Given information:
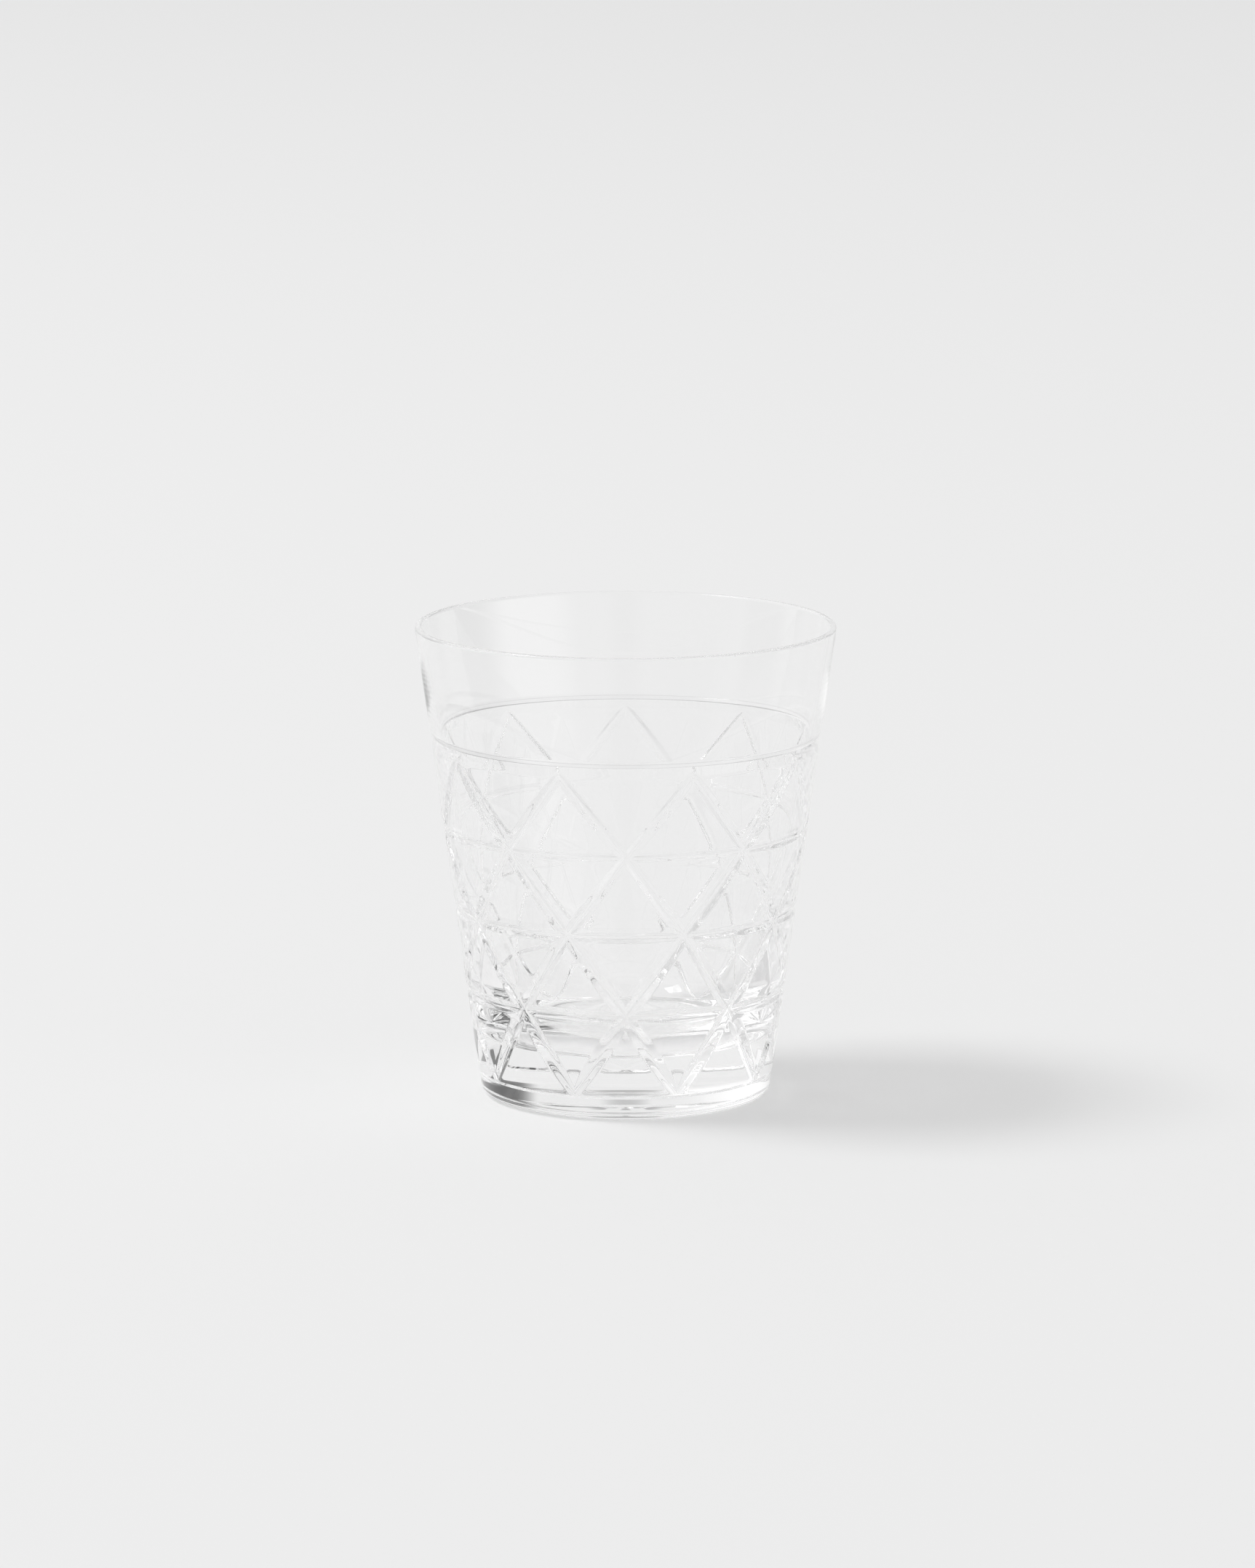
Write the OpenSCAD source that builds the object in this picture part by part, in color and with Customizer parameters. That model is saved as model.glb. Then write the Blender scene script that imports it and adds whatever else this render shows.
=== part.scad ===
// Cut-crystal whiskey tumbler: one solid piece of clear glass, with no lid, foot ring or other part.
// +Z is up. The origin is the centre of the circle that the glass stands on. Sizes are in millimetres.

/* [Body] */
// Height from the table to the lip
height = 96; // [90:1:104]
// Outer diameter at the lip
rim_d = 85; // [80:1:92]
// Outer diameter at the foot crease, where the straight wall ends
foot_d = 59.8; // [56:0.2:64]
// Height of the foot crease
foot_h = 5.3; // [4.6:0.1:6.5]
// Diameter of the flat ground base
base_d = 54; // [48:1:56]
// How far the heel below the crease is set in from the wall
heel_set_in = 0.45; // [0.3:0.05:0.8]
// Radius of the rounding between the heel and the flat base
heel_round = 2.2; // [1.5:0.1:2.6]

/* [Hollow] */
// Thickness of the wall at the lip, which is fully round
lip_wall = 1.3; // [1.1:0.1:2]
// Thickness of the wall where the rounding of the bowl begins
low_wall = 4.2; // [3.6:0.1:5.2]
// Thickness of the glass under the hollow
floor_h = 12; // [9:0.5:15]
// Radius of the flat inside floor
floor_r = 16.3; // [12:0.1:18]
// Height of the rounding between the inside floor and the inside wall
bowl_h = 26; // [18:1:30]

/* [Cuts] */
// How many times the triangle pattern repeats round the glass
repeats = 9; // [8:1:10]
// Number of rows of triangles
rows = 4; // [3:1:4]
// Height of the row tips just under the neck ring
top_tips_h = 71.5; // [68:0.5:74]
// Height of the bottom of the neck ring
neck_ring_h = 73.3; // [72.5:0.1:76]
// Depth of the neck ring
neck_ring_depth = 0.6; // [0.5:0.1:1.1]
// Depth of the rings through the crossings
ring_depth = 0.6; // [0.4:0.1:0.9]
// Depth that the slanted cuts keep at the crossings
crossing_depth = 0.25; // [0.15:0.05:0.4]
// Angle between the two faces of a cut, in degrees
cut_angle = 112; // [95:1:125]

/* [Hidden] */
$fn = 96;

rim_r = rim_d / 2;
foot_r = foot_d / 2;
base_r = base_d / 2;
wall_lean = (rim_r - foot_r) / (height - foot_h);    // outward run of the wall per millimetre of height
wall_tilt = atan(wall_lean);
lip_r = lip_wall / 2;
row_h = (top_tips_h - foot_h) / rows;
half_step = 180 / repeats;                           // turn from one row's crossings to the next row's
heel_r = foot_r - heel_set_in;
heel_bend_in = 0.66;                                 // the heel's rounding is two cones; where they meet,
heel_bend_h = 0.7;                                   // in from the heel and up from the table
crease_depth = 0.35;                                 // how far the crease goes in behind the heel
crease_down = 1.7;                                   // how far the crease's cutter opens below its bottom
crease_up = 1.5;                                     // and above it
clear = 2;                                           // how far a ring cutter stands out of the wall
overcut = 1;                                         // how far the hollow's cutter goes past the lip
bowl_steps = 16;                                     // number of cones in the rounding of the bowl
wall_steps = 8;                                      // number of cones in the inside of the wall
cutter_h = 3;                                        // height of a V cutter, well clear of the glass
overrun = 2.5;                                       // length that a slanted cutter runs past each crossing
neck_flank_up = 1.5;                                 // height of the neck ring above its bottom
neck_flank_down = 2.1;                               // height of the neck ring below its bottom

// Radius of the outside wall at a height, before any cut
function wall_r(z) = foot_r + wall_lean * (z - foot_h);

// Height of a row line: 0 is the foot crease, and the last is the line of the top tips
function row_z(row) = foot_h + row * row_h;

// A point at the bottom of the cuts, on a row line, turned by the given angle
function crossing(row, turn) =
    let (r = wall_r(row_z(row)) - crossing_depth) [r * cos(turn), r * sin(turn), row_z(row)];

function unit(v) = v / norm(v);

// Outline of the solid glass blank, from the axis out and up to the lip
module blank_outline() {
    lip_top = height - lip_r;
    difference() {
        union() {
            polygon([
                [0, 0],
                [base_r, 0],
                [heel_r - heel_bend_in, heel_bend_h],
                [heel_r, heel_round],
                [heel_r, foot_h],
                [foot_r, foot_h],
                [wall_r(lip_top), lip_top],
                [wall_r(lip_top) - lip_wall, lip_top],
                [0, lip_top]
            ]);
            // the lip, a full round
            translate([wall_r(lip_top) - lip_r, lip_top]) circle(r = lip_r);
        }
        // the crease between the heel and the wall
        polygon([
            [heel_r - crease_depth, foot_h],
            [heel_r + clear, foot_h - crease_down],
            [foot_r + clear, foot_h + crease_up]
        ]);
    }
}

// Outline of the hollow: a wall that thickens downwards, an elliptical rounding and a flat floor
module hollow_outline() {
    lip_top = height - lip_r;
    bowl_top = floor_h + bowl_h;
    wall_h = lip_top - bowl_top;
    thicken = low_wall - lip_wall;
    low_r = wall_r(bowl_top) - low_wall;
    // the wall thickens with the square of the way down, so this is how its inside leans at the bowl
    lean = wall_lean + 2 * thicken / wall_h;
    // the ellipse stands on the edge of the floor and touches the leaning wall
    half_w = sqrt(pow(low_r - floor_r, 2) - pow(lean * bowl_h, 2));
    first = -atan2(lean * bowl_h, half_w);
    polygon(concat(
        [[0, height + overcut], [0, floor_h]],
        [for (i = [bowl_steps : -1 : 0])
            let (turn = first - (90 + first) * i / bowl_steps)
                [floor_r + half_w * cos(turn), bowl_top + bowl_h * sin(turn)]],
        [for (i = [wall_steps - 1 : -1 : 0])
            let (down = i / wall_steps, z = lip_top - down * wall_h)
                [wall_r(z) - lip_wall - thicken * pow(down, 2), z]],
        [[wall_r(height + overcut) - lip_wall, height + overcut]]
    ));
}

// One ring cut round the wall at height z, with flanks that reach up and down by the given heights
module ring_cut(z, depth, up, down) {
    reach = (depth + clear) / depth;
    rotate_extrude()
        polygon([
            [wall_r(z) - depth, z],
            [wall_r(z) + clear - reach * down * wall_lean, z - reach * down],
            [wall_r(z) + clear + reach * up * wall_lean, z + reach * up]
        ]);
}

// One straight slanted cut from a crossing on one row line to the next row line up
module slanted_cut(row, turn, lean) {
    from = crossing(row, -lean * half_step / 2);
    to = crossing(row + 1, lean * half_step / 2);
    along = unit(to - from);
    wall_normal = [cos(wall_tilt), 0, -sin(wall_tilt)];
    across = unit(cross(wall_normal, along));
    outward = cross(along, across);
    start = from - overrun * along;
    half_w = cutter_h * tan(cut_angle / 2);
    rotate([0, 0, turn + lean * half_step / 2])
        multmatrix([
            [across[0], outward[0], along[0], start[0]],
            [across[1], outward[1], along[1], start[1]],
            [across[2], outward[2], along[2], start[2]],
            [0, 0, 0, 1]
        ])
            linear_extrude(height = norm(to - from) + 2 * overrun)
                polygon([[0, 0], [half_w, cutter_h], [-half_w, cutter_h]]);
}

module tumbler() {
    front = -90;                                     // the pattern is symmetrical about the front
    ring_flank = ring_depth * tan(cut_angle / 2);
    color([0.93, 0.95, 0.96, 0.45])
    difference() {
        rotate_extrude() blank_outline();
        rotate_extrude() hollow_outline();
        ring_cut(neck_ring_h, neck_ring_depth, neck_flank_up, neck_flank_down);
        for (row = [1 : rows - 1])
            ring_cut(row_z(row), ring_depth, ring_flank, ring_flank);
        for (row = [0 : rows - 1], i = [0 : repeats - 1], lean = [-1, 1])
            slanted_cut(row, front + (2 * i + (row + 1) % 2) * half_step, lean);
    }
}

tumbler();
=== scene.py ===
import bpy
import math
import numpy as np
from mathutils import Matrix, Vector
from mathutils.geometry import delaunay_2d_cdt


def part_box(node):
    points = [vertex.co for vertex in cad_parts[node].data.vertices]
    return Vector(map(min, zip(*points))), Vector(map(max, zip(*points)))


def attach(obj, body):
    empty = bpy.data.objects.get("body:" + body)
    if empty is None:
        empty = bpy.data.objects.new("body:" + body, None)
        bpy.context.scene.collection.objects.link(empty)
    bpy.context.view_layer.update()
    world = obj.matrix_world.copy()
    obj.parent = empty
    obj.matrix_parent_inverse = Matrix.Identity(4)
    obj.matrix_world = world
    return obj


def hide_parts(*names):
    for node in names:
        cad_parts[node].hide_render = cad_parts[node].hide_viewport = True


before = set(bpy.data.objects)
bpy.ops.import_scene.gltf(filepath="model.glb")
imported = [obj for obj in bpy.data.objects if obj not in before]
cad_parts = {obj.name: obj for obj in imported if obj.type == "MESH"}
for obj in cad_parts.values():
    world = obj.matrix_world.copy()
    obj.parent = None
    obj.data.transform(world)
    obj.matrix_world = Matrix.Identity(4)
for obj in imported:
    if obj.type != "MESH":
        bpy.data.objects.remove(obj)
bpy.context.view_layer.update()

# The glass is one closed mesh. Its cut wall is built as one thin wedge, from the front crossing to half a
# pattern step round, and the wedge is mirrored and turned into the whole ring. Everything that is only turned
# is a lathe profile on the same columns. Lengths here are in millimetres, angles in radians, and the mesh is
# put into metres at the end. "Turn" is the angle round the axis, counted from the front (-Y).

# ---------------------------------------------------------------- sizes of the glass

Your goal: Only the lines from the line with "color([0.93, 0.95, 0.96, 0.45])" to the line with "in imported if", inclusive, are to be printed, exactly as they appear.

Problem solution:
    color([0.93, 0.95, 0.96, 0.45])
    difference() {
        rotate_extrude() blank_outline();
        rotate_extrude() hollow_outline();
        ring_cut(neck_ring_h, neck_ring_depth, neck_flank_up, neck_flank_down);
        for (row = [1 : rows - 1])
            ring_cut(row_z(row), ring_depth, ring_flank, ring_flank);
        for (row = [0 : rows - 1], i = [0 : repeats - 1], lean = [-1, 1])
            slanted_cut(row, front + (2 * i + (row + 1) % 2) * half_step, lean);
    }
}

tumbler();
=== scene.py ===
import bpy
import math
import numpy as np
from mathutils import Matrix, Vector
from mathutils.geometry import delaunay_2d_cdt


def part_box(node):
    points = [vertex.co for vertex in cad_parts[node].data.vertices]
    return Vector(map(min, zip(*points))), Vector(map(max, zip(*points)))


def attach(obj, body):
    empty = bpy.data.objects.get("body:" + body)
    if empty is None:
        empty = bpy.data.objects.new("body:" + body, None)
        bpy.context.scene.collection.objects.link(empty)
    bpy.context.view_layer.update()
    world = obj.matrix_world.copy()
    obj.parent = empty
    obj.matrix_parent_inverse = Matrix.Identity(4)
    obj.matrix_world = world
    return obj


def hide_parts(*names):
    for node in names:
        cad_parts[node].hide_render = cad_parts[node].hide_viewport = True


before = set(bpy.data.objects)
bpy.ops.import_scene.gltf(filepath="model.glb")
imported = [obj for obj in bpy.data.objects if obj not in before]
cad_parts = {obj.name: obj for obj in imported if obj.type == "MESH"}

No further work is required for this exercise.